From a viewpoint similar to yours 15 or so years ago (here in Europe Tenkara is widely unknown, only a handful of enthusiasts fly fish reel-less) I agree: the simplicity is one of the strongest factors that pull people towards this style.
But Tom is right also, as the market grows one has to have means to compare products. An extensive collection of data can do that and because there are not really industry standards someone has to collect figures, do tests and put everything together and into an usable format.

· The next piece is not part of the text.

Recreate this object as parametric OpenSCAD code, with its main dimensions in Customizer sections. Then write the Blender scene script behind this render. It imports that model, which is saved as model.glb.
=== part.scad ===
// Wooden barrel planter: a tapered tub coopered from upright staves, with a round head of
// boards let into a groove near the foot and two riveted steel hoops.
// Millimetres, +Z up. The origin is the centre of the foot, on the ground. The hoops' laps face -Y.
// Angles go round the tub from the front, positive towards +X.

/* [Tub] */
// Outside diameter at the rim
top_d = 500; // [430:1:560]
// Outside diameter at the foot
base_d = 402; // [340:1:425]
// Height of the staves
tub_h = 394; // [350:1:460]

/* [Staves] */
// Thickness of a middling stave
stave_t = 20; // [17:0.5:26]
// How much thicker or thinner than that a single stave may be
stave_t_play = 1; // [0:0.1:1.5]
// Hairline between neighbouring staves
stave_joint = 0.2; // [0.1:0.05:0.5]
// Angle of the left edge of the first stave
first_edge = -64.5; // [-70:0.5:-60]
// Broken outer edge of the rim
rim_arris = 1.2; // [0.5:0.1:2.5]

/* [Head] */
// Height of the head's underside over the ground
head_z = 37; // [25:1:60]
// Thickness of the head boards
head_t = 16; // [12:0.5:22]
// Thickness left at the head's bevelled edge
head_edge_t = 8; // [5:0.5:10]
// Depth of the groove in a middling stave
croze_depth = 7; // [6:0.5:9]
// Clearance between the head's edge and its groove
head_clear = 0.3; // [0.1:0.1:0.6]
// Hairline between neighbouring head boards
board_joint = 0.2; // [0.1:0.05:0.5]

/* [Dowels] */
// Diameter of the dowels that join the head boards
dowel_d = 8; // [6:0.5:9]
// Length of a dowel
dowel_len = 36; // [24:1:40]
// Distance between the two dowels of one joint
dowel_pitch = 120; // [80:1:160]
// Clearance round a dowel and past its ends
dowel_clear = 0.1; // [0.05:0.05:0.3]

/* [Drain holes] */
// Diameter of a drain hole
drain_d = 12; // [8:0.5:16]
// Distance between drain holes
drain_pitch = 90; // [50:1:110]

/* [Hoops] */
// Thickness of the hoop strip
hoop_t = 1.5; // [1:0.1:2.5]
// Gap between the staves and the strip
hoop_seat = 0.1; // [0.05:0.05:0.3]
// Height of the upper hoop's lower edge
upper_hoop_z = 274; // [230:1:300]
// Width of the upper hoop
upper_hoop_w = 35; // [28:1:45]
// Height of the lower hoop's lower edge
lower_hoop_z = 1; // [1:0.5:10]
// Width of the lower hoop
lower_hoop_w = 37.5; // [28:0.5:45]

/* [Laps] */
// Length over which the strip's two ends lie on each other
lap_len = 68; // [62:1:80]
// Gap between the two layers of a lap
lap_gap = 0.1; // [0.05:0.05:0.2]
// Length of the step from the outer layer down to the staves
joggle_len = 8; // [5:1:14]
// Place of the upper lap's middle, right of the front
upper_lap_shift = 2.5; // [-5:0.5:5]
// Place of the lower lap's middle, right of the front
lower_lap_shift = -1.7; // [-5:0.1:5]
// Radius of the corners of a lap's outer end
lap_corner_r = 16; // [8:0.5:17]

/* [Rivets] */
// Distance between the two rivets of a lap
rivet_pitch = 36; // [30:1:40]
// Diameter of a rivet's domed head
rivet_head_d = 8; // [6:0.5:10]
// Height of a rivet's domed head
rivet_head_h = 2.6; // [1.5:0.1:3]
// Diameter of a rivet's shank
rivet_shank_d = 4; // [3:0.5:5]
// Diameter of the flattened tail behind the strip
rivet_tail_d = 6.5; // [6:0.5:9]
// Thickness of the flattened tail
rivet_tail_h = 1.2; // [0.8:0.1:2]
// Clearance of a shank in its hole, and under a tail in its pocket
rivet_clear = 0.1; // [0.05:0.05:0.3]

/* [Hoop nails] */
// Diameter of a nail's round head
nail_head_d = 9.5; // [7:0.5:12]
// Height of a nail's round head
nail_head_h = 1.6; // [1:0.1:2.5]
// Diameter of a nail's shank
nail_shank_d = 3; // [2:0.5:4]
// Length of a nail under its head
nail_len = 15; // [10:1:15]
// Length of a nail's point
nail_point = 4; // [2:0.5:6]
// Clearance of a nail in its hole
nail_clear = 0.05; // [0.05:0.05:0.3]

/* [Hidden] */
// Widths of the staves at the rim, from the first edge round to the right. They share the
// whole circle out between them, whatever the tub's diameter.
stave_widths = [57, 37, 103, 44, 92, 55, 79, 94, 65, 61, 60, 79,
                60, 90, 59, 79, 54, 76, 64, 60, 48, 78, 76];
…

As a beginner I really appreciate Tom’s analysis and data, some people aren’t necessarily seeking simplicity. I understand that data analysis isn’t for everyone, but for some of us it is enjoyable (in fact I would argue for more data on the location of the lever moment for different rods as a way to quantify preferred location of flex, but that’s a whole new dataset to compile and analyze). Is Tenkara becoming too complicated? Not if you don’t wish to engage in the analytical aspect as Tom and I do, if the charts over complicate it for a person, they can simply ignore it and move on. If that scares them away from the Tenkara modality of fixed line fishing that’s ok too. There’s no need to protect an ethos, it’s an enjoyable pastime and how that pastime is enjoyed will vary between participants. In the end, we can all just get along by recognizing that humans have autonomy of choice, and they will use whatever information they consider appropriate to make their choices.
I’ve been fishing Tenkara for one year now. I’ve found Tom Davis’s videos and blog very informative. As a beginner,a motivated beginner, knowledge is not detrimental. The ‘data’ adds insight as to why. In no way have I found it takes away from the wonder. It adds to the understanding of the experience. Just as why I should cast to that spot first, doesn’t overburden me with information. Tom’s empirical presentation is in contrast to the myriad of opinions which fly is best. Experience and knowledge go hand in hand.
As someone new to fishing, I appreciate Tom’s contribution to my experience and wonder.